On the other hand, some things are just unnecessary. The fuller sequence about the unstable commander at Fort Hays actually dilutes the shock of his actions. And while there is some value in showing an encounter between Dunbar and the “good officer” who has a role later, it’s not enough to make up for slowing the movie down. (However, the shot of a child peeking in the bloody window is a kind of counterweight to the later shot of a Lakota child peeking under a tent flap watching a Pawnee warrior die.)

I don’t think there’s any reason at all to add in the scenes about the soldiers abandoning the fort before Dunbar’s arrival. He never finds out where they went or why they left, so why should we, when we can make general guesses?

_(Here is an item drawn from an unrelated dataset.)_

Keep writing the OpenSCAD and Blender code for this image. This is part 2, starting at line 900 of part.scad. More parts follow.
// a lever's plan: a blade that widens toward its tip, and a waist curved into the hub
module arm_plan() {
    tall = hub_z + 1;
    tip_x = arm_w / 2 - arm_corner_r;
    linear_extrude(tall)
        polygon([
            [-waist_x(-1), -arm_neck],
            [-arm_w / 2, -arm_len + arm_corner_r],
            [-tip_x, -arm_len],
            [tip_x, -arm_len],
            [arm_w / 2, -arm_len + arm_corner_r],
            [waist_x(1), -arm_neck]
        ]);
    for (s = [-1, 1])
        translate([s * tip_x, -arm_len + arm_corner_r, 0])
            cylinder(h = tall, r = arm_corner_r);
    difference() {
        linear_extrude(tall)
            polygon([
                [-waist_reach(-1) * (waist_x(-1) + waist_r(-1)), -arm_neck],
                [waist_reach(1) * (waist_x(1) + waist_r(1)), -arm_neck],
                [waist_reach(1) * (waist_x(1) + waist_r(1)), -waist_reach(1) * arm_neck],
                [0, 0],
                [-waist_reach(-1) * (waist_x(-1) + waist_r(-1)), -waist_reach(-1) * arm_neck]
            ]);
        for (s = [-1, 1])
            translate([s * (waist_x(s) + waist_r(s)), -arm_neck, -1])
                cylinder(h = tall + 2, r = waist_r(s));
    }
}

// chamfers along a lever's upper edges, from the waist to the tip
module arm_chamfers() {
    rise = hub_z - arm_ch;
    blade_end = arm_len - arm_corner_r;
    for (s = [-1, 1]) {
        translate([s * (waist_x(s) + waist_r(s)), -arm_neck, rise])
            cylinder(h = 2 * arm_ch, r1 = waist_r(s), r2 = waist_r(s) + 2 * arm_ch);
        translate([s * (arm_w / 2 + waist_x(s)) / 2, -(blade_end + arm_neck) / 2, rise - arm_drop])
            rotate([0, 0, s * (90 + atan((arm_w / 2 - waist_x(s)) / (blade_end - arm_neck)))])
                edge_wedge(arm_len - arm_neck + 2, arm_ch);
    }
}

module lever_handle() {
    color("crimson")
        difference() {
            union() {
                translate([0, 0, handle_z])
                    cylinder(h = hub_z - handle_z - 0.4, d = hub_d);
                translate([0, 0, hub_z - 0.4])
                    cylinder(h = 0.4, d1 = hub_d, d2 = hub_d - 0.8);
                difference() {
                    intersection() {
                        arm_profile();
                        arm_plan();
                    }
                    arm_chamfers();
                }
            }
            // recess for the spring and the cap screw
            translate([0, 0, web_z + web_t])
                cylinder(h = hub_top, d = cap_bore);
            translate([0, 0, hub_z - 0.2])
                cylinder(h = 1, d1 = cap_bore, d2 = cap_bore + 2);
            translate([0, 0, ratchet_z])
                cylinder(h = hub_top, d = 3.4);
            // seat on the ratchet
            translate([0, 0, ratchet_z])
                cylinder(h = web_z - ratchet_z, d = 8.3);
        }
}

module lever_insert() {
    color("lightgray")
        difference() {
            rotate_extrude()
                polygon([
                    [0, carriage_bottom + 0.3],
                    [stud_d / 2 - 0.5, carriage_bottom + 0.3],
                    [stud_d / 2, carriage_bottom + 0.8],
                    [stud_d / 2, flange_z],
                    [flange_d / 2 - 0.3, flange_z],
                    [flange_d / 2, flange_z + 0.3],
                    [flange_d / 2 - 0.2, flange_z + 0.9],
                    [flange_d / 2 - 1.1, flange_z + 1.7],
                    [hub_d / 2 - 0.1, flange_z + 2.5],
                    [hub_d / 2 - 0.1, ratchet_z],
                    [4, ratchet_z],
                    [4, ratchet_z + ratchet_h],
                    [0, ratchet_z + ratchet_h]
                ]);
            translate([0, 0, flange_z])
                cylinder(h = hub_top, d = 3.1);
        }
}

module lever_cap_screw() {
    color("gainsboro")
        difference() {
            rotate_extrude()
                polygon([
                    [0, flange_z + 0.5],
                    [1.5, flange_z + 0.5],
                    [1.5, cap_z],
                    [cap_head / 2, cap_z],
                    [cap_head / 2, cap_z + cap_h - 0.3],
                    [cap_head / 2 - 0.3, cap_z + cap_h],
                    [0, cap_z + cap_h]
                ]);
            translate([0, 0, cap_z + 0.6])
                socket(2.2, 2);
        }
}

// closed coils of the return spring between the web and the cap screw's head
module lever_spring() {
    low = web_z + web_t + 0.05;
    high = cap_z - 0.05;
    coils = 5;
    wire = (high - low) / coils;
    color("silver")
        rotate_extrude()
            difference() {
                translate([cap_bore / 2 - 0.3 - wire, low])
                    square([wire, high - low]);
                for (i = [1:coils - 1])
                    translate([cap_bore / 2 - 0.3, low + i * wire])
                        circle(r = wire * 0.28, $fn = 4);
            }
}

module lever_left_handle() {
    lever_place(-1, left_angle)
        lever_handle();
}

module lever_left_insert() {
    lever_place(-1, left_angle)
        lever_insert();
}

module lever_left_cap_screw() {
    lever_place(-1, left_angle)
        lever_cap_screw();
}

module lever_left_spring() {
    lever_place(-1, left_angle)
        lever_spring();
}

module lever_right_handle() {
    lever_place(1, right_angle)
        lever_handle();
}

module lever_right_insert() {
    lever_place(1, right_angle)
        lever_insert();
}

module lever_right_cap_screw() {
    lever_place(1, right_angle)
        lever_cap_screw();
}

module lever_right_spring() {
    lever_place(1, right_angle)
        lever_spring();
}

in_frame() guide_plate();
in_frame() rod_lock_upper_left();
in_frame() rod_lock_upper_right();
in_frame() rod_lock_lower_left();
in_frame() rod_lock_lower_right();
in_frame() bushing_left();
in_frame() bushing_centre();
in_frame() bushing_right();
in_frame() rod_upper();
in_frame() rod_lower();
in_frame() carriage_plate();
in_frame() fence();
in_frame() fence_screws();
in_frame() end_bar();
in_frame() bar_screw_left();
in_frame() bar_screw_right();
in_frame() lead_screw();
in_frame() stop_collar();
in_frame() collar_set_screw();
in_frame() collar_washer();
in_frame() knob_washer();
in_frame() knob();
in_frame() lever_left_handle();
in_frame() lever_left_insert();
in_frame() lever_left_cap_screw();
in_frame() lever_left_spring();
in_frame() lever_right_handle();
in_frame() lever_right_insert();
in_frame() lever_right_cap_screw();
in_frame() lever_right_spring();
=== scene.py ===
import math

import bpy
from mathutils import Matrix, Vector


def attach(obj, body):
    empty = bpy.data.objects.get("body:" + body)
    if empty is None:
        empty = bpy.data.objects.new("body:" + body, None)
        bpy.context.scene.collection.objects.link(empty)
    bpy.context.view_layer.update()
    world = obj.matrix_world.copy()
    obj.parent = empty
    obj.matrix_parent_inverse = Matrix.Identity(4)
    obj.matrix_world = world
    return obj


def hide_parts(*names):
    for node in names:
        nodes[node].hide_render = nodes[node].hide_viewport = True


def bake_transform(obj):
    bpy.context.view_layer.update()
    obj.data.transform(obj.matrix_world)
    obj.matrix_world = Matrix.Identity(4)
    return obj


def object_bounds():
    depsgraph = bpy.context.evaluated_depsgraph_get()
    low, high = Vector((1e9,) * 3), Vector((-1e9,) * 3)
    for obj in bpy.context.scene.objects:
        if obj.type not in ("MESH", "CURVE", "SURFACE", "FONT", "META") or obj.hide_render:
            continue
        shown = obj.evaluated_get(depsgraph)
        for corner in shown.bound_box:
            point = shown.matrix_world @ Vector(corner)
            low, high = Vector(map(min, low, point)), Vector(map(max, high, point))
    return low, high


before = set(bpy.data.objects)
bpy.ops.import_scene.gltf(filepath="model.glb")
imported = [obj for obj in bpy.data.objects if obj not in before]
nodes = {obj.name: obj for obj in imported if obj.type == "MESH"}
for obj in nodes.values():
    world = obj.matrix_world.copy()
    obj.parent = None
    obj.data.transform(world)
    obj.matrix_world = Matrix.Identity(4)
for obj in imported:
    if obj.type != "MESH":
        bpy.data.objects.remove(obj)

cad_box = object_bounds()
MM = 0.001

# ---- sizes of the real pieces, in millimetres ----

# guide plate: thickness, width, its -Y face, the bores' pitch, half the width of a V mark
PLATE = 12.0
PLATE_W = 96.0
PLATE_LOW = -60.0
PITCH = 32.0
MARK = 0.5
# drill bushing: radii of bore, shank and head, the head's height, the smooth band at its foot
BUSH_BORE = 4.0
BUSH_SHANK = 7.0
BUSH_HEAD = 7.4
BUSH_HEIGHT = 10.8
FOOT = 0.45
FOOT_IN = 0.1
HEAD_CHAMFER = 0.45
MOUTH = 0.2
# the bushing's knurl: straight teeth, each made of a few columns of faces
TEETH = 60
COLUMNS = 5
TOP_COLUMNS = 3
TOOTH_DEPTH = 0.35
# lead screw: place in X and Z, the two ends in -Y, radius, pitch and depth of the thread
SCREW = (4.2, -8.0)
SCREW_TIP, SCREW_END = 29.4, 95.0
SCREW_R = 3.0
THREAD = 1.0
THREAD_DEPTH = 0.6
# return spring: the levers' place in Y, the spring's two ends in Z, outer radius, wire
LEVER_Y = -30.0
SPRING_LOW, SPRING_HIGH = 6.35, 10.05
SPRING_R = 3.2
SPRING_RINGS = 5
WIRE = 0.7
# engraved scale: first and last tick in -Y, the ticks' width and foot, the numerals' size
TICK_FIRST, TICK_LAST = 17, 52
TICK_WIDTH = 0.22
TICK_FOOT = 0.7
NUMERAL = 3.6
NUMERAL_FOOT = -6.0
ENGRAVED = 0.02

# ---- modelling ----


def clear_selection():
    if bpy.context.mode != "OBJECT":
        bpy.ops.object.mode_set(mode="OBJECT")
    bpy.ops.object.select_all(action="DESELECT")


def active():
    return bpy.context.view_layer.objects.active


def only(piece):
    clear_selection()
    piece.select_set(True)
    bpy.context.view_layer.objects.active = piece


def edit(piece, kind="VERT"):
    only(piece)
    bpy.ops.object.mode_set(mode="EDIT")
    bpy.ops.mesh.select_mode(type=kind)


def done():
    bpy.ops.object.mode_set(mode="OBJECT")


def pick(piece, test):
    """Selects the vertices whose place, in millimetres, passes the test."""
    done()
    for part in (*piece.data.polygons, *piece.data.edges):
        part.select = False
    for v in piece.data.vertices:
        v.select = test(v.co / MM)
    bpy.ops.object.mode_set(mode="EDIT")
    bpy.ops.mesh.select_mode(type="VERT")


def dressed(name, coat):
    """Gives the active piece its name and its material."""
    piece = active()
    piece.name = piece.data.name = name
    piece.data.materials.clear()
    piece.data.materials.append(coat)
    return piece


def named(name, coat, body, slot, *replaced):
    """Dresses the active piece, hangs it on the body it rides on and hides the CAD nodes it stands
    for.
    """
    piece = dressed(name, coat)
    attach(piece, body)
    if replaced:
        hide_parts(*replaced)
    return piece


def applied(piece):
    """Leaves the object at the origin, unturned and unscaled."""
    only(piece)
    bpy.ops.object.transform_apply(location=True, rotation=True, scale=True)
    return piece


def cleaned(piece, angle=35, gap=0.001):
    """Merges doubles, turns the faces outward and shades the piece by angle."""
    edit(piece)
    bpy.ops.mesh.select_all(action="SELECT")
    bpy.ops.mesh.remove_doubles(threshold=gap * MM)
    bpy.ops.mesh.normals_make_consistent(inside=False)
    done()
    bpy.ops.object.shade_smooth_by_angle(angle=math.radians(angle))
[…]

I have mixed feelings about the scene where Dunbar discovers the Lakota have killed the white bison hunters. Without it the film can create an idealized impression by pinning all “negative” behavior to the Pawnee and showing only “positive” deeds by the Lakota. Instead of pretending “the ones we like never attacked white people” we need to wrestle with why Native Americans would attack white people, which is more complex than being bloodthirsty or hyper-territorial. So this sequence makes the film more balanced, and yet some of the images around the firelight dance, quick as they are, are too gruesome. But would it be honest to trim those frames out just to make myself more comfortable?

One thing I’m still missing, in either version, is somehow Smiles a Lot communicating “I found this at the place we fought the soldiers” when he hands over the diary at the end, so Dunbar isn’t left to wonder if this kid had the diary the whole time and he never needed to go back to the fort in the first place. I know poor Smiles a Lot is too emotional to speak, but this issue shouldn’t be left to doubt.